## WHAT THIS TASK INVOLVES
Give back the entire listing verbatim.

## DATA SECTION
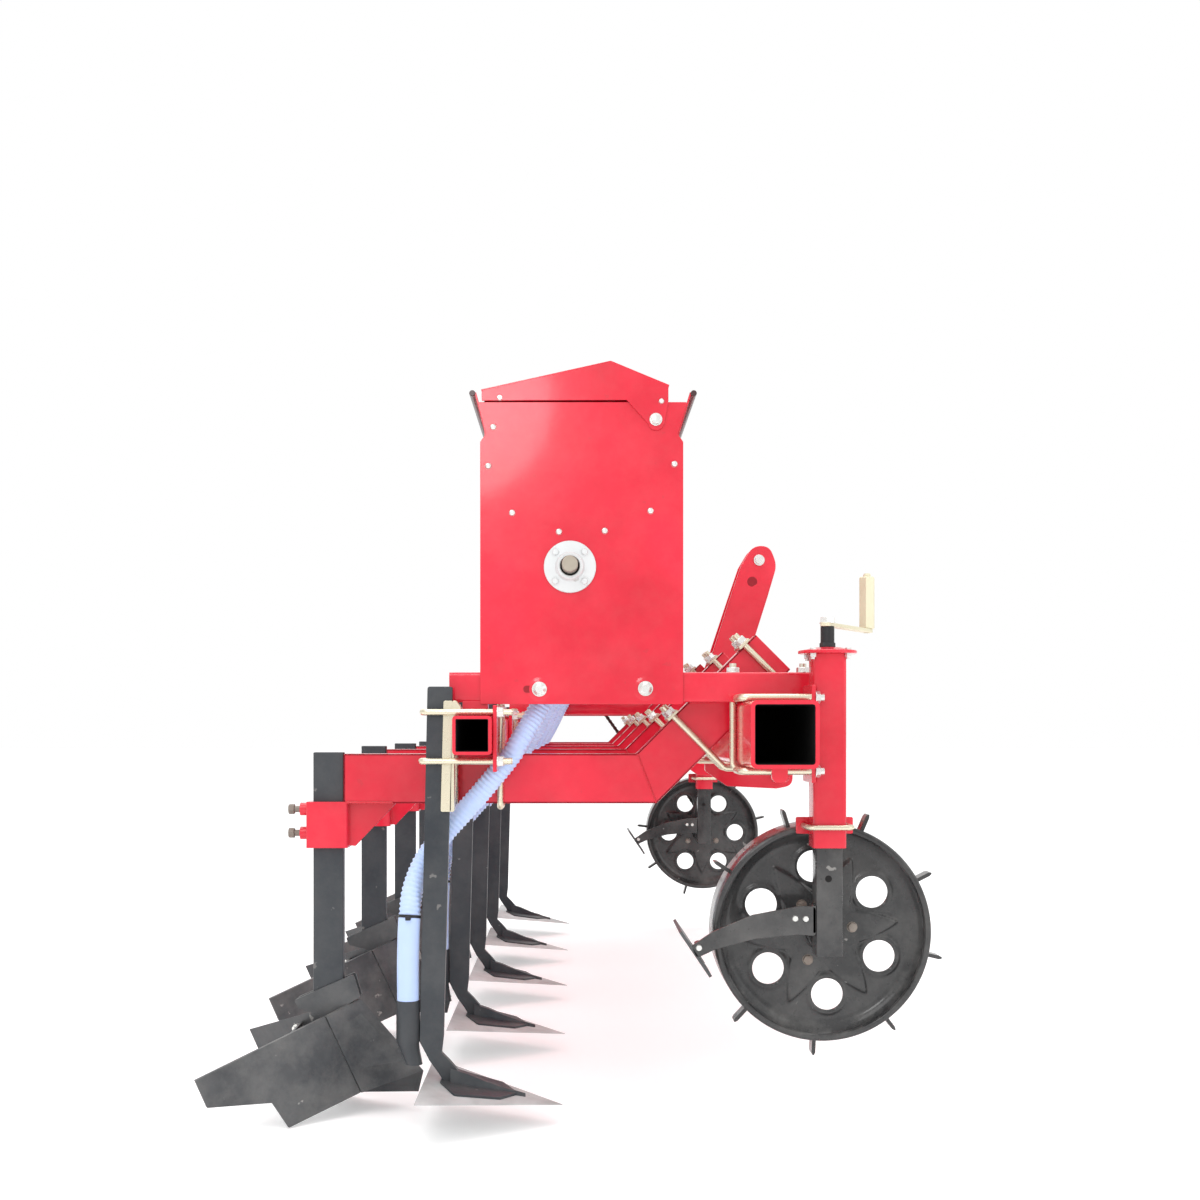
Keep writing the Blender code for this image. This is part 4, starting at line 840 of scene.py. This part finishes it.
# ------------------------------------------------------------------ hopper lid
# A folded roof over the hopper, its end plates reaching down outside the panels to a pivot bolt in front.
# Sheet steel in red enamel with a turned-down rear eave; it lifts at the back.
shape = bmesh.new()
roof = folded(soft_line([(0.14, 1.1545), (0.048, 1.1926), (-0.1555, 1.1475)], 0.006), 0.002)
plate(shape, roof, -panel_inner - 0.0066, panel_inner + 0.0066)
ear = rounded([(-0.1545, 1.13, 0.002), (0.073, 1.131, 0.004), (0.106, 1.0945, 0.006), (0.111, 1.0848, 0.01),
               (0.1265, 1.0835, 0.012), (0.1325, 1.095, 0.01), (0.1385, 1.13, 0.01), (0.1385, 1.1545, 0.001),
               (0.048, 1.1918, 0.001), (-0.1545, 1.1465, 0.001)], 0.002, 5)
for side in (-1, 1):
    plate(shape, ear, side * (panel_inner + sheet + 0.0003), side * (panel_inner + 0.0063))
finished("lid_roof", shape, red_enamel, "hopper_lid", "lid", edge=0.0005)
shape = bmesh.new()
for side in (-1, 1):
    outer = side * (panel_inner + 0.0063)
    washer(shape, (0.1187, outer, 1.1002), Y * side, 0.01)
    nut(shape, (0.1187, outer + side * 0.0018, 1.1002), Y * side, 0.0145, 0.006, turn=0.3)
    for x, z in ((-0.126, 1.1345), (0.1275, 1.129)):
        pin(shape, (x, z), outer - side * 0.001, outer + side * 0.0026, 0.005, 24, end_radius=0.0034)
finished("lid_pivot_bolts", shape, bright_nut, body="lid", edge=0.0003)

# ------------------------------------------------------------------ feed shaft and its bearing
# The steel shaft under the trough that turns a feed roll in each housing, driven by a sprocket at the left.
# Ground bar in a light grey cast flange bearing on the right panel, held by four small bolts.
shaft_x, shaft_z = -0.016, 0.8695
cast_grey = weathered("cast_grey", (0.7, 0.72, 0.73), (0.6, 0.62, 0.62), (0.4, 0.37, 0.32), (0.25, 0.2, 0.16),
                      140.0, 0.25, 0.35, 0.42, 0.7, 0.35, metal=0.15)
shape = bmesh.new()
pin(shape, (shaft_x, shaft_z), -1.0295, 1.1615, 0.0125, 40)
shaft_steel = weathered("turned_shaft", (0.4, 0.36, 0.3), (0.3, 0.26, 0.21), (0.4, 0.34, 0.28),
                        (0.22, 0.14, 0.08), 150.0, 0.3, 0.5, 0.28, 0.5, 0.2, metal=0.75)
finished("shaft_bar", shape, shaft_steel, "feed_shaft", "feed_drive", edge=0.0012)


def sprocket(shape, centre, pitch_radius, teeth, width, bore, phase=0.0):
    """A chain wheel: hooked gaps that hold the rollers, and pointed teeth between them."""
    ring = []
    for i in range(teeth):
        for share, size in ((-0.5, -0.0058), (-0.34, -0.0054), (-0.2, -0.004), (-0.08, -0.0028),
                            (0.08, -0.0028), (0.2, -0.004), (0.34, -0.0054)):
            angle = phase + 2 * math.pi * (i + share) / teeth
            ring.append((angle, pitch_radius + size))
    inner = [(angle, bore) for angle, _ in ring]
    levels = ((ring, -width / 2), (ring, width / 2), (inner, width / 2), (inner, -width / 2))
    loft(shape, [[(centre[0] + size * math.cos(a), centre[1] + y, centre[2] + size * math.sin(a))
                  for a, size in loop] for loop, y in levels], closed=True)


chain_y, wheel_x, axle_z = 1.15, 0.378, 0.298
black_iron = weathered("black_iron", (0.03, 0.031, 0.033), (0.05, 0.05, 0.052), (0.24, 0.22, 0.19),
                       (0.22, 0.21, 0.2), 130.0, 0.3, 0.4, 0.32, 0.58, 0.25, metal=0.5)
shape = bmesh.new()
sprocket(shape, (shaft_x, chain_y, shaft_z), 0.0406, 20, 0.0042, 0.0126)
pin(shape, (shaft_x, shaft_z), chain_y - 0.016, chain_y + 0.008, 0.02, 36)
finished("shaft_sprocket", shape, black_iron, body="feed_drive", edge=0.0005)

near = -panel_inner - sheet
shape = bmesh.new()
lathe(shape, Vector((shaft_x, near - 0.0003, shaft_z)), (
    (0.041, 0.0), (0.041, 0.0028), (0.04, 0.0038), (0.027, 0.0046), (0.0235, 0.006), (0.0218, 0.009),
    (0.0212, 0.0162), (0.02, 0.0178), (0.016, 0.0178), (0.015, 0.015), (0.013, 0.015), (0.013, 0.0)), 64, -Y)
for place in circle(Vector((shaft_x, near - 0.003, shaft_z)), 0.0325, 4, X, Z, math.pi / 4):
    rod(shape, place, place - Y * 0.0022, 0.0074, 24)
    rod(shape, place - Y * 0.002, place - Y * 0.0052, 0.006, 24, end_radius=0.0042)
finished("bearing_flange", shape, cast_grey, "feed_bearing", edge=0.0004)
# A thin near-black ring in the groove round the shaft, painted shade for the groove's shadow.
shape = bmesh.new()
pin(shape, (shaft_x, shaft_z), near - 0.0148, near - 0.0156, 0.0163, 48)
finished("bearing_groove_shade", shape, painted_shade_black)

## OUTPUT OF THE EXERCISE
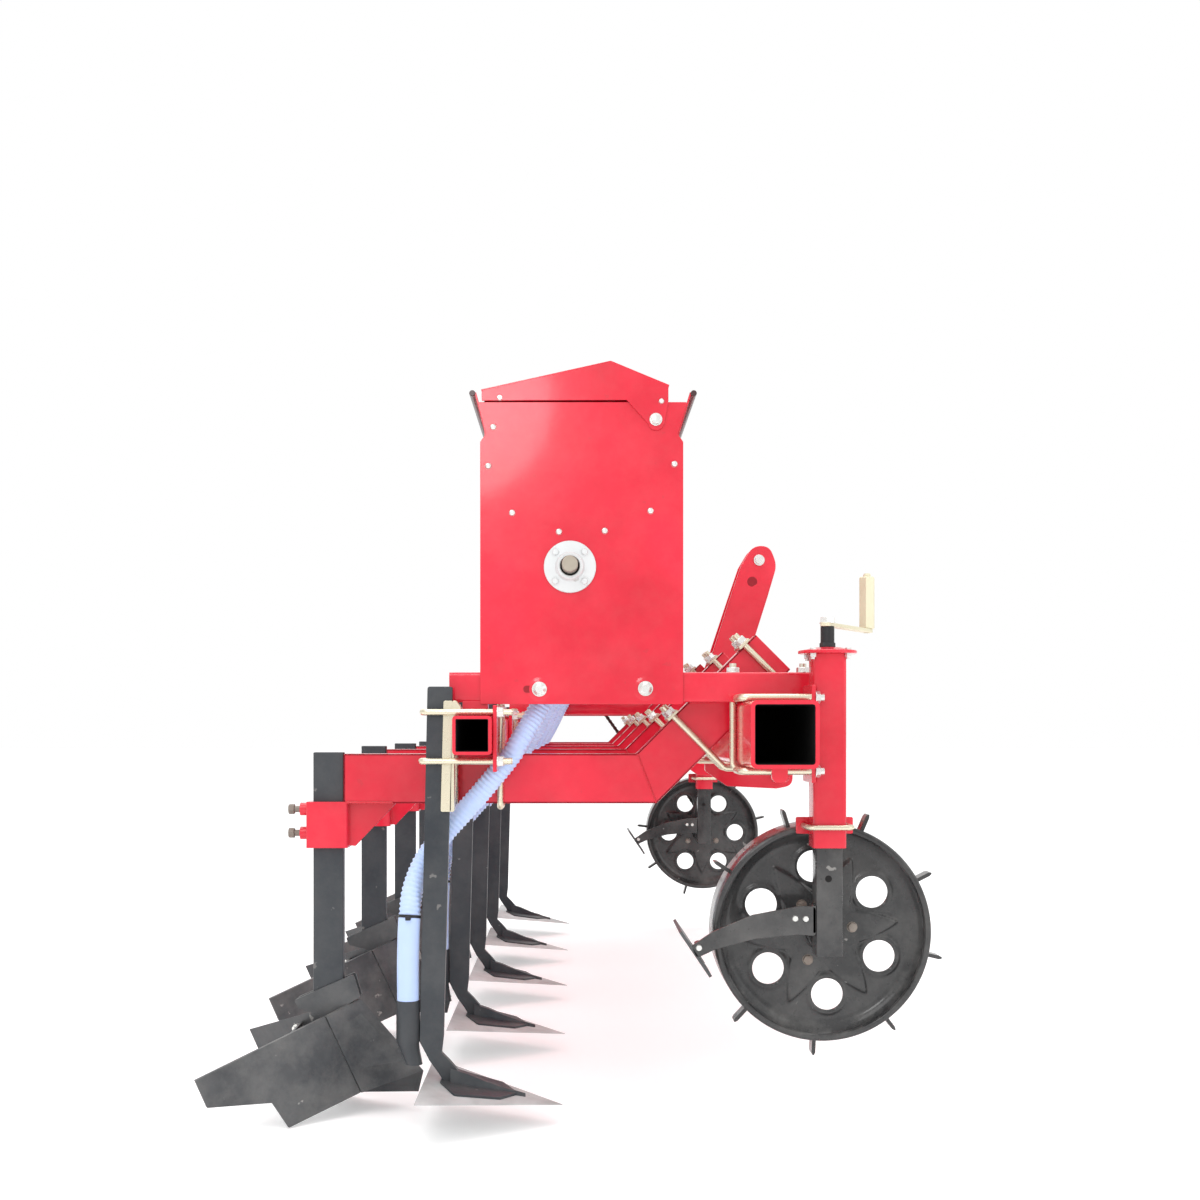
Keep writing the Blender code for this image. This is part 4, starting at line 840 of scene.py. This part finishes it.
# ------------------------------------------------------------------ hopper lid
# A folded roof over the hopper, its end plates reaching down outside the panels to a pivot bolt in front.
# Sheet steel in red enamel with a turned-down rear eave; it lifts at the back.
shape = bmesh.new()
roof = folded(soft_line([(0.14, 1.1545), (0.048, 1.1926), (-0.1555, 1.1475)], 0.006), 0.002)
plate(shape, roof, -panel_inner - 0.0066, panel_inner + 0.0066)
ear = rounded([(-0.1545, 1.13, 0.002), (0.073, 1.131, 0.004), (0.106, 1.0945, 0.006), (0.111, 1.0848, 0.01),
               (0.1265, 1.0835, 0.012), (0.1325, 1.095, 0.01), (0.1385, 1.13, 0.01), (0.1385, 1.1545, 0.001),
               (0.048, 1.1918, 0.001), (-0.1545, 1.1465, 0.001)], 0.002, 5)
for side in (-1, 1):
    plate(shape, ear, side * (panel_inner + sheet + 0.0003), side * (panel_inner + 0.0063))
finished("lid_roof", shape, red_enamel, "hopper_lid", "lid", edge=0.0005)
shape = bmesh.new()
for side in (-1, 1):
    outer = side * (panel_inner + 0.0063)
    washer(shape, (0.1187, outer, 1.1002), Y * side, 0.01)
    nut(shape, (0.1187, outer + side * 0.0018, 1.1002), Y * side, 0.0145, 0.006, turn=0.3)
    for x, z in ((-0.126, 1.1345), (0.1275, 1.129)):
        pin(shape, (x, z), outer - side * 0.001, outer + side * 0.0026, 0.005, 24, end_radius=0.0034)
finished("lid_pivot_bolts", shape, bright_nut, body="lid", edge=0.0003)

# ------------------------------------------------------------------ feed shaft and its bearing
# The steel shaft under the trough that turns a feed roll in each housing, driven by a sprocket at the left.
# Ground bar in a light grey cast flange bearing on the right panel, held by four small bolts.
shaft_x, shaft_z = -0.016, 0.8695
cast_grey = weathered("cast_grey", (0.7, 0.72, 0.73), (0.6, 0.62, 0.62), (0.4, 0.37, 0.32), (0.25, 0.2, 0.16),
                      140.0, 0.25, 0.35, 0.42, 0.7, 0.35, metal=0.15)
shape = bmesh.new()
pin(shape, (shaft_x, shaft_z), -1.0295, 1.1615, 0.0125, 40)
shaft_steel = weathered("turned_shaft", (0.4, 0.36, 0.3), (0.3, 0.26, 0.21), (0.4, 0.34, 0.28),
                        (0.22, 0.14, 0.08), 150.0, 0.3, 0.5, 0.28, 0.5, 0.2, metal=0.75)
finished("shaft_bar", shape, shaft_steel, "feed_shaft", "feed_drive", edge=0.0012)


def sprocket(shape, centre, pitch_radius, teeth, width, bore, phase=0.0):
    """A chain wheel: hooked gaps that hold the rollers, and pointed teeth between them."""
    ring = []
    for i in range(teeth):
        for share, size in ((-0.5, -0.0058), (-0.34, -0.0054), (-0.2, -0.004), (-0.08, -0.0028),
                            (0.08, -0.0028), (0.2, -0.004), (0.34, -0.0054)):
            angle = phase + 2 * math.pi * (i + share) / teeth
            ring.append((angle, pitch_radius + size))
    inner = [(angle, bore) for angle, _ in ring]
    levels = ((ring, -width / 2), (ring, width / 2), (inner, width / 2), (inner, -width / 2))
    loft(shape, [[(centre[0] + size * math.cos(a), centre[1] + y, centre[2] + size * math.sin(a))
                  for a, size in loop] for loop, y in levels], closed=True)


chain_y, wheel_x, axle_z = 1.15, 0.378, 0.298
black_iron = weathered("black_iron", (0.03, 0.031, 0.033), (0.05, 0.05, 0.052), (0.24, 0.22, 0.19),
                       (0.22, 0.21, 0.2), 130.0, 0.3, 0.4, 0.32, 0.58, 0.25, metal=0.5)
shape = bmesh.new()
sprocket(shape, (shaft_x, chain_y, shaft_z), 0.0406, 20, 0.0042, 0.0126)
pin(shape, (shaft_x, shaft_z), chain_y - 0.016, chain_y + 0.008, 0.02, 36)
finished("shaft_sprocket", shape, black_iron, body="feed_drive", edge=0.0005)

near = -panel_inner - sheet
shape = bmesh.new()
lathe(shape, Vector((shaft_x, near - 0.0003, shaft_z)), (
    (0.041, 0.0), (0.041, 0.0028), (0.04, 0.0038), (0.027, 0.0046), (0.0235, 0.006), (0.0218, 0.009),
    (0.0212, 0.0162), (0.02, 0.0178), (0.016, 0.0178), (0.015, 0.015), (0.013, 0.015), (0.013, 0.0)), 64, -Y)
for place in circle(Vector((shaft_x, near - 0.003, shaft_z)), 0.0325, 4, X, Z, math.pi / 4):
    rod(shape, place, place - Y * 0.0022, 0.0074, 24)
    rod(shape, place - Y * 0.002, place - Y * 0.0052, 0.006, 24, end_radius=0.0042)
finished("bearing_flange", shape, cast_grey, "feed_bearing", edge=0.0004)
# A thin near-black ring in the groove round the shaft, painted shade for the groove's shadow.
shape = bmesh.new()
pin(shape, (shaft_x, shaft_z), near - 0.0148, near - 0.0156, 0.0163, 48)
finished("bearing_groove_shade", shape, painted_shade_black)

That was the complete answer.